One of the principles I outline in the book is The Flow Principle. The principle posits that enterprises should worry less about software project or product management and more about making the business value flow from the software development. A big part of maintaining the flow is delivering things on a cadence. Not only does that work for software, it works for writing and, for that matter, for every other creative endeavor.

Writing is Rewriting

Ernest Hemingway once said, “The only kind of writing is rewriting.” I had that quote saved in my archive, but had to learn the phenomenal aspect of it through lived experience. I was shocked by the amount of writing and rewriting required to develop an original argument.

With each attempt at rewriting, it became apparent that what I often wanted to say was discovered in the writing process itself. I would have the outline of an argument in my head. But to commit it to paper such that I am comfortable with it becoming a published work, I had to embrace the redoing part. The urge to redo a line or paragraph comes from pure intuition. Something doesn’t feel quite right, so you revise it.
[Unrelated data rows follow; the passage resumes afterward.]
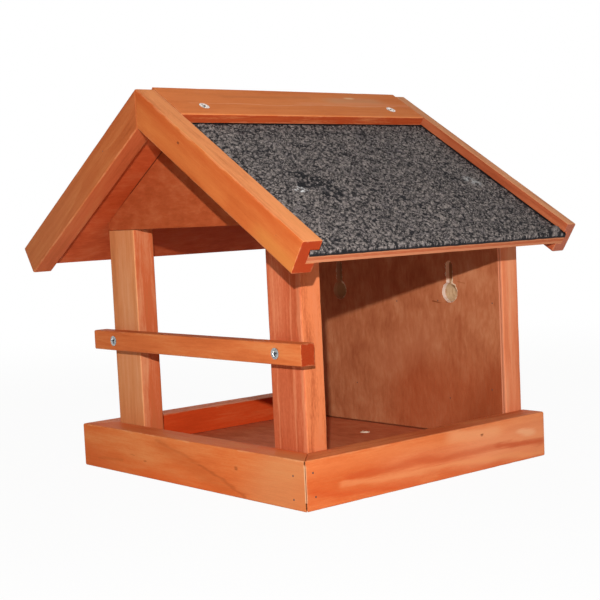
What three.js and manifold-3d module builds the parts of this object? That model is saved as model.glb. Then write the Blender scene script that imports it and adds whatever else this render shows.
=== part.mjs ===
// A wall-hung bird table: a grooved and mitred tray, four posts, a keyholed back panel, a perch rail
// and a felted roof whose sheets are seated in grooved barge boards. Millimetres, +Z up, front at -Y.
import * as THREE from "three";
import { mergeVertices } from "three/addons/utils/BufferGeometryUtils.js";
import Module from "manifold-3d";

// Fits
const fit_gap = 0.3;
const cut_overrun = 5;
const arris_radius = 1.4;
const arris_steps = 3;

// Tray
const tray_width = 280;
const tray_depth = 250;
const tray_board_height = 35;
const tray_board_thickness = 22;
const tray_groove_depth = 7;
const floor_height = 8;
const floor_thickness = 6;
const drain_hole_diameter = 8;
const drain_hole_from_rear = 62;

// Posts, rail and panels
const post_width = 36;
const post_depth = 19;
const rear_rail_height = 40;
const hanging_rail_foot_height = 114;
const hanging_rail_height = 50;
const back_panel_foot_gap = 0.8;
const back_panel_thickness = 4;
const gable_panel_thickness = 4;
const gable_panel_edge_height = 5.7;

// Keyholes: height from the underside of the tray, and how far in from a rear post's inner face
const keyhole_from_post = 16;
const keyhole_height = 130;
const keyhole_diameter = 16.5;
const keyhole_slot_width = 7;
const keyhole_slot_rise = 22;
const keyhole_steps = 24;

// Roof: it rests on the posts and overhangs the tray at the front and at both eaves
const post_outer_height = 198.7;
const roof_pitch_degrees = 32.5;
const roof_eave_overhang = 36.3;
const roof_front_overhang = 24;
const felt_thickness = 3.1;
const roof_sheet_thickness = 6;

// Barge boards
const barge_height = 24;
const barge_flange_height = 7;
const front_barge_thickness = 17;
const front_barge_web = 9.5;
const rear_barge_flange_thickness = 10;
const rear_barge_lip_thickness = 13.5;
const rear_barge_web = 6.5;

// Ridge boards and their screws
const ridge_board_thickness = 7;
const ridge_board_reach = 38;
const ridge_screw_reach = 24.7;
const ridge_screw_length = 14.5;
const ridge_screw_from_front = 22;
const ridge_screw_from_rear = 37;

// Perch rail and its screws
const perch_end_inset = 10;
const perch_height = 15.5;
const perch_thickness = 12;
const perch_underside_height = 96.5;
const perch_screw_from_post_edge = 16;
const perch_screw_length = 26;

// Countersunk screws
const screw_head_diameter = 8;
const screw_head_rise = 0.5;
const screw_cone_height = 2.4;
const screw_shank_diameter = 3.5;
const screw_point_length = 4;
const screw_crown_share = 0.6;
const screw_sides = 20;

// Worked-out sizes. A roof level is a depth below the barge boards' top face, square to the slope.
const roof_pitch = THREE.MathUtils.degToRad(roof_pitch_degrees);
const tray_half = tray_width / 2;
const tray_inner_half = tray_half - tray_board_thickness;
const floor_top = floor_height + floor_thickness;
const post_inner_half = tray_inner_half - post_width;
const rear_post_face = tray_depth - post_depth;
const felt_top = barge_flange_height + fit_gap;
const sheet_top = felt_top + felt_thickness + fit_gap;
const sheet_underside = sheet_top + roof_sheet_thickness;
const ridge_board_underside = felt_top - fit_gap;
const ridge_board_top = ridge_board_underside - ridge_board_thickness;
const post_top = sheet_underside + fit_gap;
const roof_rise = tray_inner_half * Math.tan(roof_pitch);
const ridge_height = post_outer_height + roof_rise + post_top / Math.cos(roof_pitch);
const slope_length = (tray_half + roof_eave_overhang) / Math.cos(roof_pitch);
const gable_panel_foot_height = post_outer_height - gable_panel_edge_height;
const keyhole_middle = post_inner_half - keyhole_from_post;
const barge_groove_foot = sheet_underside + fit_gap;
const front_barge_face = -roof_front_overhang;
const front_barge_back = front_barge_face + front_barge_thickness;
const rear_barge_front = tray_depth - rear_barge_flange_thickness;
const perch_face = tray_board_thickness - perch_thickness;
const perch_middle_height = perch_underside_height + perch_height / 2;
const perch_half = tray_half - perch_end_inset;
const perch_screw_middle = tray_inner_half - perch_screw_from_post_edge;

const wasm = await Module();
wasm.setup();

// Finishes
function finish(color, roughness, metalness = 0) {
  return new THREE.MeshStandardMaterial({ color, roughness, metalness });
}
const stained_rich = () => finish(0xc86f3a, 0.55);
const stained_pale = () => finish(0xd98350, 0.55);
const stained_dark = () => finish(0xa5613c, 0.6);
const mineral_felt = () => finish(0x4a4646, 0.95);
const zinc_plate = () => finish(0xb8b8b4, 0.35, 0.9);

// Solids
function to_solid(geometry) {
  const bare = geometry.clone();
  bare.deleteAttribute("normal");
  bare.deleteAttribute("uv");
  const merged = mergeVertices(bare);
  const corners = merged.index.array;
  const kept = [];
  for (let i = 0; i < corners.length; i += 3) {
    const [a, b, c] = corners.slice(i, i + 3);
    if (a !== b && b !== c && c !== a) kept.push(a, b, c);
  }
  return new wasm.Manifold(new wasm.Mesh({
    numProp: 3,
    vertProperties: new Float32Array(merged.attributes.position.array),
    triVerts: new Uint32Array(kept),
  }));
}

function to_geometry(solid) {
  const mesh = solid.getMesh();
  const geometry = new THREE.BufferGeometry();
  geometry.setAttribute("position", new THREE.BufferAttribute(new Float32Array(mesh.vertProperties), 3));
  geometry.setIndex(new THREE.BufferAttribute(new Uint32Array(mesh.triVerts), 1));
  return geometry;
}

function cut(geometry, ...tools) {
  return to_geometry(tools.reduce((solid, tool) => solid.subtract(to_solid(tool)), to_solid(geometry)));
}

function common(geometry, other) {
  return to_geometry(to_solid(geometry).intersect(to_solid(other)));
}

// The left-hand twin of a right-hand piece: x changes sign and every face is turned to look outward again
function mirrored(geometry) {
  const twin = mergeVertices(geometry.clone().scale(-1, 1, 1));
  const index = twin.index.array;
  for (let corner = 0; corner < index.length; corner += 3) {
    [index[corner], index[corner + 1]] = [index[corner + 1], index[corner]];
  }
  return twin;
}

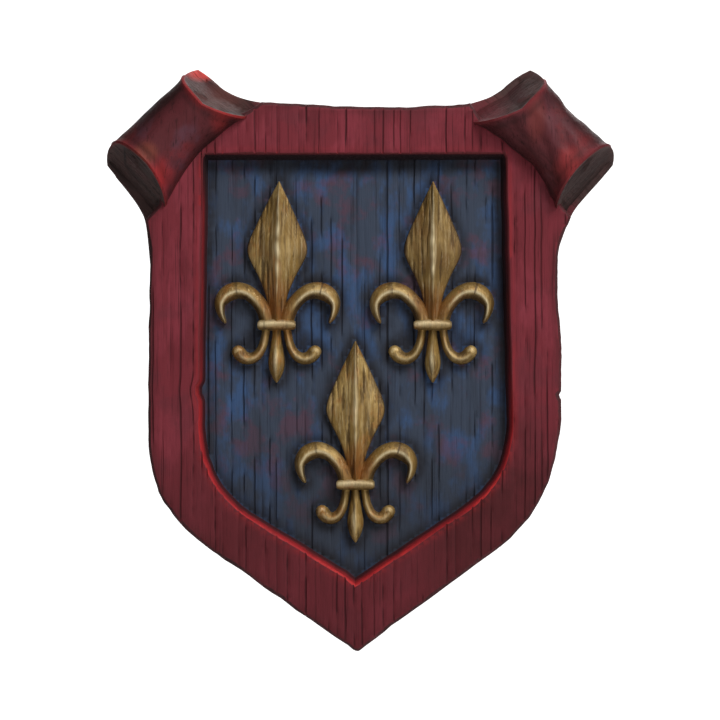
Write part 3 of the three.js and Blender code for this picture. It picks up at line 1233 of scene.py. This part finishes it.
@dataclass
class Plaque:
    """The whole casting, with a nick in the right side of its outline."""

    outline: list[Vector]
    flap: list[Vector]
    rim: list[Vector]
    rolls: tuple[Roll, ...]
    lilies: tuple[Lily, ...]
    nick_height: float = -24.4
    nick_depth: float = 1.7
    nick_width: float = 1.5
    proud: float = 0.3
    weld: float = 0.01
    sharp_angle: float = 38.0

    def frame(self) -> bpy.types.Object:
        """Build the board with its combed frame and the hollow for the field.

        Returns:
            The solid.
        """
        outer = self.outline[::3]
        rim = self.rim[::2]
        # The frame is painted darker along its outer edge, and lighter along the rim of the field with
        # rubbed paint and a painted highlight.
        comb = Comb(
            face=FRAME_DEPTH, left=-WIDTH / 2, right=WIDTH / 2, foot=-HEIGHT / 2 - 4, top=HEIGHT / 2 - 20,
            gap=(3.4, 8.6), half=0.75, depth=0.75, row=3.2, seed=2, skin=Skin.FRAME,
            wash_and_shade=lambda flat: bell(to_outline(flat, outer), 4.5),
            wear_and_highlight=lambda flat: bell(to_outline(flat, rim), 3.0),
            knots=(Knot(on_shield(-0.318, -0.052), 2.6, 7.0),),
            run=85.0,
            thick=FRAME_DEPTH + 2,
        )
        proud = FRAME_DEPTH + self.proud
        worn = worn_outline(self.outline, 0.8, 1.0)
        for point, step in zip(worn, outwards(worn)):
            if point.x > 0:
                point -= step * self.nick_depth * bell(point.y - self.nick_height, self.nick_width)
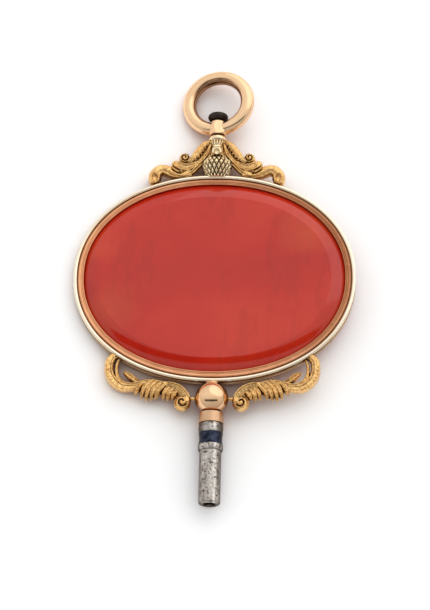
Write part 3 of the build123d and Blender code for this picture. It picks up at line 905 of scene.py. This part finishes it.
def lower_side():
    """The scroll under the right side: hook, lobe and curl, inner volute, leaf and tie."""
    bar, button = scroll_tools(lower_point, lower_band_w, lower_depth)
    grain = 0.52 * mm
    parts = [
        bar(
            hook_outer_shares,
            grooved(place=-0.35, width=0.10, depth=0.32),
            grooved(place=0.12, width=0.10, depth=0.28),
            beaded(place=0.70, width=0.28, pitch=grain, height=0.28, first=0.22),
            hammered(0.05, seed=6),
            edges=[scalloped(side=1, pitch=grain, depth=0.25, first=0.25)],
        ),
        bar(
            hook_inner_shares,
            grooved(place=-0.1, width=0.2, depth=0.30),
            hammered(0.04, seed=7),
        ),
        bar(lobe_shares, grooved(place=0.1, width=0.25, depth=0.35), hammered(0.05, seed=8)),
        button(curl_centre_share, radius=0.45 * mm, depth=0.74 * mm, start=-60, cut=0.85),
        bar(inner_shares, fluted(count=5, depth=0.34, last=0.95), hammered(0.04, seed=9)),
        button(inner_eye_share, radius=1.25 * mm, depth=1.10 * mm, start=180, dome=2.6),
    ]
    for index, (root, tip) in enumerate(blade_shares):
        half_depth = blade_half_depths[index % len(blade_half_depths)]
        parts.append(leaf_blade(root, tip, half_depth, seed=index))
    tie_end, tie_y = lower_point(*tie_share)
    tie_rows = [(x, tie_y, tie_half, tie_half) for x in np.linspace(tie_start, tie_end, 3)]
    points, polygons = flat_stroke(tie_rows, sides=slim_sides)
    parts.append((points - [0, 0, tie_sunk], polygons))
    return joined(parts)


def scaled_boss():
    """The egg-shaped boss under its net of pointed scales."""
    foot, top = oval_y + semi_h - boss_sunk, boss_top + boss_overlap
    belly = foot + boss_belly_share * (top - foot)
    profile = smooth_rows([(boss_foot_r, foot), (boss_belly_r, belly), (boss_top_r, top)], steps=50)

    def relief(turn, y):
        rise = (y - foot) / (top - foot) * scale_rows
        side = turn / (2 * math.pi) * scale_columns
        first = abs((side + rise) % 1 - 0.5) * 2
        second = abs((side - rise) % 1 - 0.5) * 2
        return scale_line_depth * max(first, second) ** scale_line_power

    return turned_shell(profile, relief, scale_columns * 16)


def fluted_stem():
    """The post between the boss and the collar, with a fluted skirt under the collar."""
    foot, top = boss_top - stem_sunk, collar_foot + stem_overlap
    profile = smooth_rows([
        (stem_foot_r, foot),
        (stem_waist_r, (foot + top) / 2),
        *((radius * mm, top - drop * mm) for radius, drop in stem_skirt_rows),
    ], steps=8)

    def relief(turn, y):
        return stem_flute_depth * (0.5 - 0.5 * math.cos(stem_flutes * turn)) ** 2

    return turned_shell(profile, relief, stem_flutes * 12)


def swivel_hub():
    """The hub that carries the ring, bored for the pin and a little proud of the ring's wire."""
    foot, top = hub_low.y, hub_high.y
    outside = smooth_rows([
        *((radius * mm, foot + rise * mm) for radius, rise in hub_foot_rows),
        *((radius * mm, top - drop * mm) for radius, drop in hub_top_rows),
    ], steps=6)
    bore = [(hub_bore_r, top), (hub_bore_r, foot)]

    def relief(turn, y):
        middle = max(math.sin(math.pi * (y - foot) / (top - foot)), 0)
        return -hub_swell * math.sin(2 * turn) ** 2 * middle**0.5

    return turned_shell(outside.tolist() + bore, relief, hub_columns, closed=True)


def crown_leaf():
    """The fluted leaf that hangs from the collar and curls out over the boss."""
    below, height, half_w, half_h = smooth_rows(leaf_rows, steps=12).T * mm
    centres = np.column_stack([np.zeros(len(below)), collar_foot - below, mid_z + height])
    tangent = unit(np.gradient(centres, axis=0))
    across = np.tile([1.0, 0.0, 0.0], (len(below), 1))
    up = np.cross(tangent, across)
    up = up * np.sign(up[:, 2:])
    rules = [
        fluted(count=4, depth=0.90, first=-0.2, last=0.46),
        dimpled(place=0.97, reach=0.17, width=0.60, depth=1.2),
    ]
    return sweep(centres, across, up, half_w, half_h, rules, square=0.8, cap=0.35)


def rim_wire():
    """The round wire along the edge of the frame."""
    middle, half_w, foot, top = wire_section
    section = []
    for step in range(wire_sides):
        turn = 2 * math.pi * step / wire_sides
        height = (foot + top) / 2 + (top - foot) / 2 * math.sin(turn)
        section.append((middle + half_w * math.cos(turn), height))
    return oval_shell(section[::-1])


def stone_shell():
    """The stone with a flat top and a broad bevel, the same on both faces, and its normals."""
    back = [(inset, -height, 180 - lean) for inset, height, lean in stone_bevel[::-1]]
    rows = stone_bevel + back
    points, polygons = oval_shell([(inset, height) for inset, height, lean in rows], closed=False)
    normals = []
    for inset, height, lean in rows:
        half_w, half_h = semi_w - inset * mm, semi_h - inset * mm
        for column in range(oval_columns):
            turn = 2 * math.pi * column / oval_columns
            outward = Vector((math.cos(turn) / half_w, math.sin(turn) / half_h, 0))
            normal = outward.normalized() * math.sin(math.radians(lean))
            normal.z = math.cos(math.radians(lean))
            normals.append(normal)
    return (points, [polygon[::-1] for polygon in polygons]), normals


crown_right, lower_right, leaf_front = crown_side(), lower_side(), crown_leaf()
for name, shell, finish, node in (
    ("crown_scroll_right_chased", crown_right, chased, "crown_scroll_right"),
    ("crown_scroll_left_chased", mirrored(crown_right), chased, "crown_scroll_left"),
    ("lower_scroll_right_chased", lower_right, chased, "lower_scroll_right"),
    ("lower_scroll_left_chased", mirrored(lower_right), chased, "lower_scroll_left"),
    ("boss_scales", scaled_boss(), pale_chased, "scaled_boss"),
    ("crown_leaf_front_fluted", leaf_front, pale_chased, "crown_leaf_front"),
    ("crown_leaf_back_fluted", flipped(leaf_front), pale_chased, "crown_leaf_back"),
    ("crown_stem_fluted", fluted_stem(), chased, "crown_stem"),
):
    piece(name, shell, finish, "root", "chased_gold", node)
plate, normals = stone_shell()
piece("carnelian_bevelled", plate, carnelian, "root", "carnelian", "carnelian", normals=normals)
piece("ring_hub_turned", swivel_hub(), hub_gold, "ring", "ring_gold", "ring_hub")
wire, border = rim_wire(), oval_shell(bezel_section)
piece("front_rim_wire_round", wire, rim_gold, "root", "pale_gold", "front_rim_wire")
piece("back_rim_wire_round", flipped(wire), shaded_back_gold, "root", "pale_gold", "back_rim_wire")
piece("front_bezel_lined", border, bezel_gold, "root", "rose_gold", "front_bezel")
piece("back_bezel_lined", flipped(border), bezel_gold, "root", "rose_gold", "back_bezel")


# Studio

floor_size = 2.0
floor_albedo = 0.80
floor_seen = 1.32  # albedo for the camera and for reflections, so that the open floor reads white
# Painted shadow: floor_shade is the warm shade painted on the paper close round the key
floor_shade = (0.60, 0.44, 0.38)  # what the paper shows where the key covers it
floor_shade_reach = 6 * mm
floor_shade_range = (0.06, 0.68)  # openness at which the shade is full and at which it ends
floor_samples = 16
tilt = math.atan2(mid_z - rim_top, semi_w)  # the key lies on its ball and its frame's left edge
sky_strength = 0.88
sky_levels = ((0.0, 0.25), (0.08, 1.0), (0.17, 0.85), (0.5, 0.96), (1.0, 1.0))  # by height
back_levels = ((0.0, 0.60), (0.65, 1.08), (1.0, 1.0))  # from the barrel's side to the ring's
# The dark gap in the tent at the camera: its middle, in degrees from straight up and below 0
# towards the barrel, where it begins and ends to fade, in degrees from its middle, its level,
# and how far it runs to each side and fades there, as the X of its direction
gap_slope = -27.0
gap_edge = (5.5, 9.5)
gap_level = 0.03
gap_half_width, gap_side_fade = 0.75, 0.1
lamp_place, lamp_aim = (0.30, 0.44, 0.30), (0, 0, 0)  # out of the stone's mirror direction
lamp_size, lamp_watts = 1.10, 1.35


def floor():
    """White paper under the key, with a painted warm shadow round it where the air hardly reaches.
    """
    half = floor_size / 2
    corners = [(-half, -half, 0), (half, -half, 0), (half, half, 0), (-half, half, 0)]
    mesh = bpy.data.meshes.new("floor")
    mesh.from_pydata(corners, [], [(0, 1, 2, 3)])
    made = bpy.data.objects.new("floor", mesh)
    made.rotation_euler = (0, tilt, 0)
    bpy.context.scene.collection.objects.link(made)
    material = bpy.data.materials.new("paper")
    nodes = Nodes(material)
    nodes.tree.nodes.clear()
    matt = nodes.add("ShaderNodeBsdfDiffuse")
    nodes.put((floor_albedo,) * 3, matt.inputs["Color"])
    # Painted shadow: the paper turns to floor_shade where the key shuts out the air
    openness = nodes.span(nodes.hollow(floor_shade_reach, floor_samples), *floor_shade_range)
    bright = nodes.add("ShaderNodeBsdfDiffuse")
    shaded = nodes.mix(openness, floor_shade, (floor_seen,) * 3)
    nodes.put(shaded, bright.inputs["Color"])
    path = nodes.add("ShaderNodeLightPath").outputs
    seen = nodes.math("MAXIMUM", path["Is Camera Ray"], path["Is Glossy Ray"])
    seen = nodes.math("MAXIMUM", seen, path["Is Transmission Ray"])
    both = nodes.add("ShaderNodeMixShader")
    for value, socket in zip((seen, matt.outputs[0], bright.outputs[0]), both.inputs):
        nodes.put(value, socket)
    nodes.put(both.outputs[0], nodes.add("ShaderNodeOutputMaterial").inputs["Surface"])
    mesh.materials.append(material)


def sky():
    """A white tent: bright overhead and behind, dark at the horizon and at the camera's gap."""
    world = bpy.data.worlds.new("tent")
    bpy.context.scene.world = world
    nodes = Nodes(world)
    split = nodes.add("ShaderNodeSeparateXYZ")
    nodes.put(nodes.add("ShaderNodeTexCoord").outputs["Generated"], split.inputs[0])
    x, y, z = split.outputs
    slope = nodes.math("ARCTAN2", y, z)
    off_gap = nodes.math("ABSOLUTE", nodes.math("SUBTRACT", slope, math.radians(gap_slope)))
    inner, outer = (math.radians(angle) for angle in gap_edge)
    lengthwise = nodes.span(off_gap, inner, outer, low=gap_level, curve="SMOOTHSTEP")
    side_start = gap_half_width - gap_side_fade
    off_axis = nodes.math("ABSOLUTE", x)
    sideways = nodes.span(off_axis, side_start, gap_half_width, curve="SMOOTHSTEP")
    gap = nodes.math("MAXIMUM", lengthwise, sideways)
    back = nodes.ramp(nodes.span(y, -1.0, 1.0), *back_levels)
    level = nodes.math("MULTIPLY", nodes.ramp(z, *sky_levels), gap)
    background = nodes.tree.nodes["Background"]
    nodes.put(nodes.math("MULTIPLY", level, back), background.inputs["Color"])
    nodes.put(sky_strength, background.inputs["Strength"])


def lamp():
    """A broad soft lamp behind the key's right side."""
    light = bpy.data.lights.new("softbox_back", "AREA")
    light.shape = "DISK"
    light.size = lamp_size
    light.energy = lamp_watts
    made = bpy.data.objects.new("softbox_back", light)
    made.location = lamp_place
    beam = Vector(lamp_aim) - Vector(lamp_place)
    made.rotation_euler = beam.to_track_quat("-Z", "Y").to_euler()
    bpy.context.scene.collection.objects.link(made)


def camera():
    """The photograph's view: nearly from above, a little from the barrel's end and the right."""
    azimuth, elevation = math.radians(8.0), math.radians(69.3)
    distance = 400 * mm
    key_lean = math.radians(1.35)  # the long axis leans clockwise in the picture
    pixel = 0.149 * mm
    target_drop = 0.41 * mm  # the target is this far below the oval's centre
    target_px = (214.4, 281.4)  # where the target shows in the picture
    picture_px = (430, 610)
    target = Vector((0, oval_y - target_drop, mid_z))
    flat = math.cos(elevation)
    back = Vector((math.sin(azimuth) * flat, -math.cos(azimuth) * flat, math.sin(elevation)))
    axis = Vector((0, 1, 0))
    up = (axis - back * axis.dot(back)).normalized()
    up.rotate(Quaternion(back, key_lean))
    right = up.cross(back)
    aim = target + right * (picture_px[0] / 2 - target_px[0]) * pixel
    aim = aim - up * (picture_px[1] / 2 - target_px[1]) * pixel
    data = bpy.data.cameras.new("camera")
    data.sensor_width = 36.0
    data.lens = data.sensor_width * distance / pixel / picture_px[1]
    data.clip_start = 10 * mm
    made = bpy.data.objects.new("camera", data)
    turn = Matrix((right, up, back)).transposed()
    made.matrix_world = Matrix.Translation(aim + back * distance) @ turn.to_4x4()
    bpy.context.scene.collection.objects.link(made)
    bpy.context.scene.camera = made


floor()
sky()
lamp()
camera()
bpy.context.scene.view_settings.view_transform = "Standard"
I learned that I shouldn’t resent this rewriting process because it is really my intuition asserting itself repeatedly.

After this book writing experience, Hemingway’s truth became my truth. For every chapter of the book, I ended up creating something different from what I originally intended. I love the overall outcome, but it is worth noting that the final picture emerged through iterative discovery and refinement.

Writing this book became a good metaphor for the principles I am outlining in this book for building and managing software for new and differentiated enterprise business value. Becoming a Software Company is about making enterprise software development and management more creative through adopting iterative development in practical ways.

Inspiration is Real

I tried to write every day, but every day wasn’t the same. Some days, the words came pouring out. Some days, the pen barely budged. The same chapter that had evolved into a sprawl of loose ideas over many sittings would suddenly become a connected whole in a single sitting. The sudden bursts of inspiration are a highlight of the ebb and flow of the creative process.

You don’t control the timing of when inspiration strikes. But when it does, it is a beautiful thing to experience. I often got up from the writing desk that day feeling triumphant and fully energized. After completing this book, I genuinely understand why all accomplished writers swear by the practice of daily writing. It’s because you don’t control when your creative inspiration appears. But you want to be ready with a pen in hand when it does.

You may start writing a book for various reasons. However, you can’t finish one without this belief in the power of inspiration.

Creative Work Requires Self- Discovery

In his book, The War of Art, Steven Pressfield talks about the creative muse as an embodiment of artistic consciousness. You must let your creative muse talk freely to tap into your internal artist. But that is no simple matter. To achieve that, you have to understand what you care about. You have to discover yourself to become an artist.

Discovery of self is knowing what you stand for in this world. What are the things you deeply care about? Or, as the great comedian Jerry Seinfeld says in that regard, you have to know, “what am I really sick of?”.

Becoming a Software Company started with an overarching question: How can an enterprise company become a software company? It was a question raised by a client. It is unclear why I became so interested in the question. Maybe it was “what I am really sick of” playing out for me. I had seen so much waste in the large software implementations without commensurate value that I somehow deeply cared to find the answer.

The way the book came together, each chapter is also centered around a question. What is the real source of business value? How do you manage development complexity so as not to destroy value? What is the foundation, source, and mechanism for creating business agility from software agility? How do you let your human talent become more creative?

Asking these questions for the subject-matter of the book shaped the identity of my professional self as much as trying to answer them helped me write the book. They made me into an observer of my environment, trying to learn about the questions and answers I cared about. That, in turn, made me better at my craft as a software development and management professional.

When I struggled to complete my book, a few people suggested hiring a ghostwriter. I was tempted, to say the least. But I am glad that I didn’t take that route. Because I can better appreciate the insights from book writing by going through the whole experience myself.

In hindsight, I don’t even know what I would have told the ghostwriter to draft. The process of writing is the process of creation. Yes, one can always get better at communicating one’s ideas. But you don’t do that by outsourcing your writing. You do that by putting your work out into the world and listening to feedback.

Writing one book the hard way gives me the confidence to write more. The experience has prepared me better for the next one.